Output exactly the span of lines that begins at the line containing "head = make_head()" and ends at the line containing "points = [vertex.co", both lines included.

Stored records
--*--

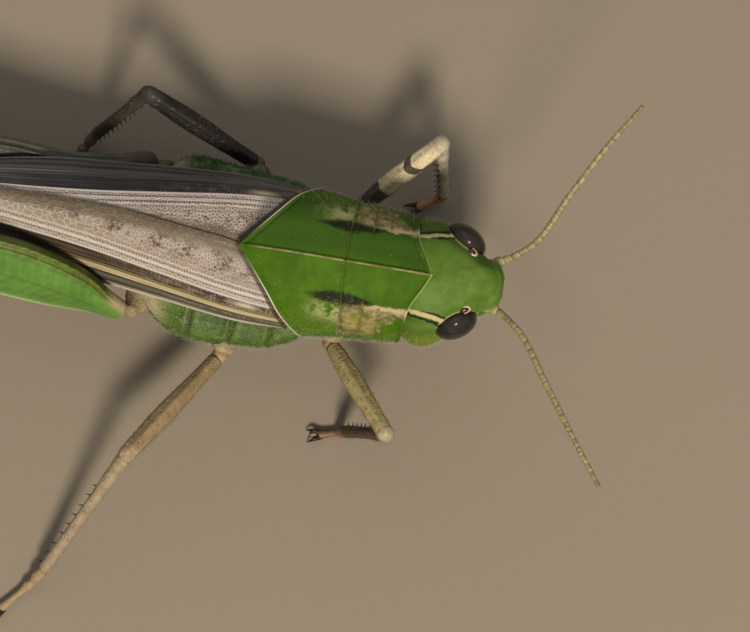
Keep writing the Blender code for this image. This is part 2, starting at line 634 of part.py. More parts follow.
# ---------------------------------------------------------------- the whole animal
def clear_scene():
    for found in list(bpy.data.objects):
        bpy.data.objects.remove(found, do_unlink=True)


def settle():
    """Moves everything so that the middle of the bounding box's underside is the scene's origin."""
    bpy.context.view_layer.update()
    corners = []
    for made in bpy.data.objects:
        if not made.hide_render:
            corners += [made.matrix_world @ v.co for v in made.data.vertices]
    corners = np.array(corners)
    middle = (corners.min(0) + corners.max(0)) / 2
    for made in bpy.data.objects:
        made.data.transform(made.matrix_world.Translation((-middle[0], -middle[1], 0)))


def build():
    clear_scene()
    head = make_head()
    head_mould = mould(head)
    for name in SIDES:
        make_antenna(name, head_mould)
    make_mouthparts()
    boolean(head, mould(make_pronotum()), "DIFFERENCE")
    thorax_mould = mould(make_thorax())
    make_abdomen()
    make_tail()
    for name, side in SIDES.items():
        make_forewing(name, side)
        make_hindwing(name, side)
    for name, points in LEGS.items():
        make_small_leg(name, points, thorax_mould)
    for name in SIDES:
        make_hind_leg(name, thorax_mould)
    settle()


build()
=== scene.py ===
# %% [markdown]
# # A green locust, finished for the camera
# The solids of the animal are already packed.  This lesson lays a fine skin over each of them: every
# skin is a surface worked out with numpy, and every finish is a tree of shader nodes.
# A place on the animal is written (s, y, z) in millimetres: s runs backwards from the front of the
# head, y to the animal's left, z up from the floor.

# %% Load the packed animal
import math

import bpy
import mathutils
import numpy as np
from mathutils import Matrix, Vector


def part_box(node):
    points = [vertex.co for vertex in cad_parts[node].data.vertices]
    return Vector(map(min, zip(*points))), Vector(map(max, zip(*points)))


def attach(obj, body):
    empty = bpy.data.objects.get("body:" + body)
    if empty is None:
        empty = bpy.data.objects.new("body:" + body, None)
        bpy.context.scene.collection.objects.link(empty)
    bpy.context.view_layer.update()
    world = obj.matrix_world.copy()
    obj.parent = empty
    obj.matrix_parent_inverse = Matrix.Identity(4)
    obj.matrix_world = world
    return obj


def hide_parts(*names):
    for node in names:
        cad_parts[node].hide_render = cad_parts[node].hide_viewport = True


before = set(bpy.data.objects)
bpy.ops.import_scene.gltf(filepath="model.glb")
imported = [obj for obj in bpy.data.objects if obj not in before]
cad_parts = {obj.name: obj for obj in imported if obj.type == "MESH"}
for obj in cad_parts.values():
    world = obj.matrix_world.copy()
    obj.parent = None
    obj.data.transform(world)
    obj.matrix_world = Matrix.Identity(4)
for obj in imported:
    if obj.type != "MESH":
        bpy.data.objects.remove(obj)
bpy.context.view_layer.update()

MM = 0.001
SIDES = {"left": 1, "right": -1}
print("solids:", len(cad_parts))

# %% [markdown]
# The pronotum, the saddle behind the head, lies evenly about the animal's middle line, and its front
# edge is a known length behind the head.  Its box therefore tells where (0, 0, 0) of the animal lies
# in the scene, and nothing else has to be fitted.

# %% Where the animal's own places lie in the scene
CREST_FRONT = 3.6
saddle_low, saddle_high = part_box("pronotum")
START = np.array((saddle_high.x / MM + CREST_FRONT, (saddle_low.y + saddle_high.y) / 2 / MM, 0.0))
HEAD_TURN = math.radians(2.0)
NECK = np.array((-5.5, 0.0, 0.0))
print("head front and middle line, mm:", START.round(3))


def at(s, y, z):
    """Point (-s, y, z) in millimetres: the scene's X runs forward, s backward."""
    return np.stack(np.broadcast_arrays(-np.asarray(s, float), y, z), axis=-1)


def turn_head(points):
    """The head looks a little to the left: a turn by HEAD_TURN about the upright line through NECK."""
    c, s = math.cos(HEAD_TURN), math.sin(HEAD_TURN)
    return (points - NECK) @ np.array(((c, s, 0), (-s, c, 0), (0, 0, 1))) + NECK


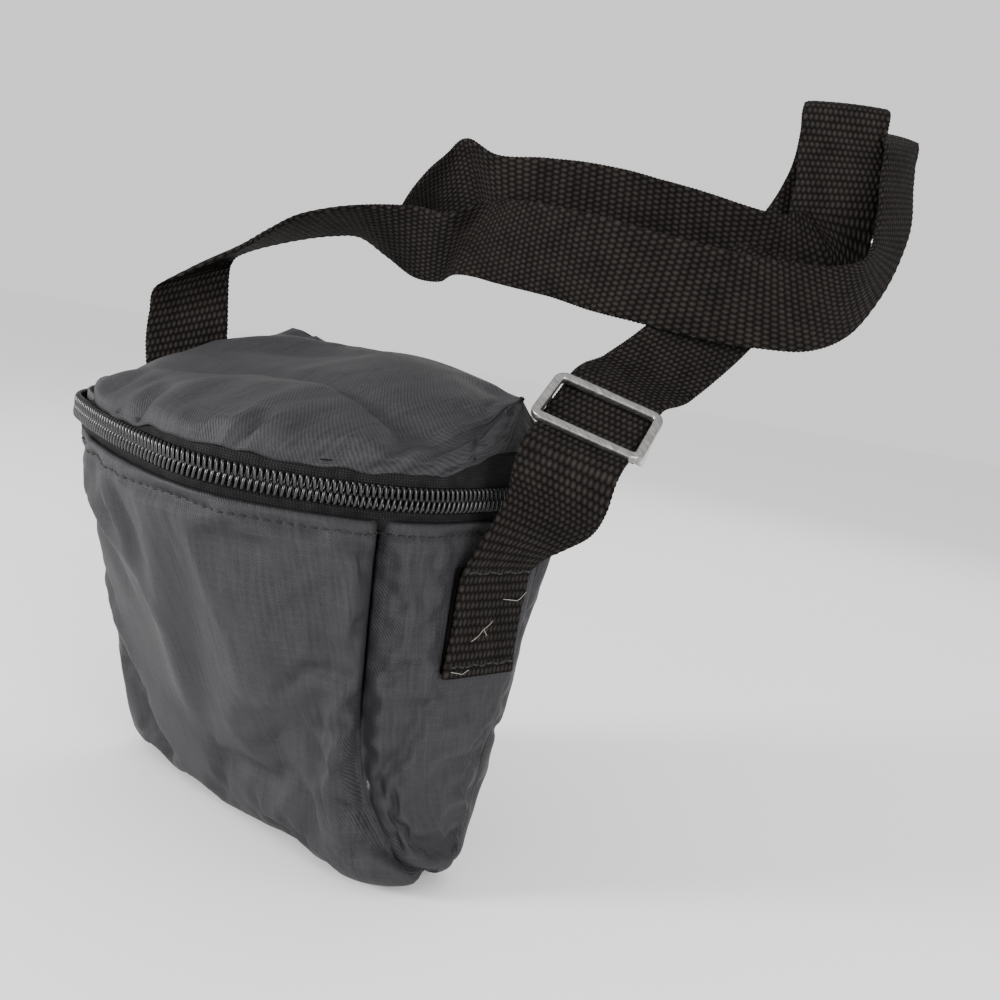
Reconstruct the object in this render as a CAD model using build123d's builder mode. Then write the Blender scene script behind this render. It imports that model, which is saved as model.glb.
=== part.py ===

--*--

_SOLVED EXERCISE_
    head = make_head()
    head_mould = mould(head)
    for name in SIDES:
        make_antenna(name, head_mould)
    make_mouthparts()
    boolean(head, mould(make_pronotum()), "DIFFERENCE")
    thorax_mould = mould(make_thorax())
    make_abdomen()
    make_tail()
    for name, side in SIDES.items():
        make_forewing(name, side)
        make_hindwing(name, side)
    for name, points in LEGS.items():
        make_small_leg(name, points, thorax_mould)
    for name in SIDES:
        make_hind_leg(name, thorax_mould)
    settle()


build()
=== scene.py ===
# %% [markdown]
# # A green locust, finished for the camera
# The solids of the animal are already packed.  This lesson lays a fine skin over each of them: every
# skin is a surface worked out with numpy, and every finish is a tree of shader nodes.
# A place on the animal is written (s, y, z) in millimetres: s runs backwards from the front of the
# head, y to the animal's left, z up from the floor.

# %% Load the packed animal
import math

import bpy
import mathutils
import numpy as np
from mathutils import Matrix, Vector


def part_box(node):
    points = [vertex.co for vertex in cad_parts[node].data.vertices]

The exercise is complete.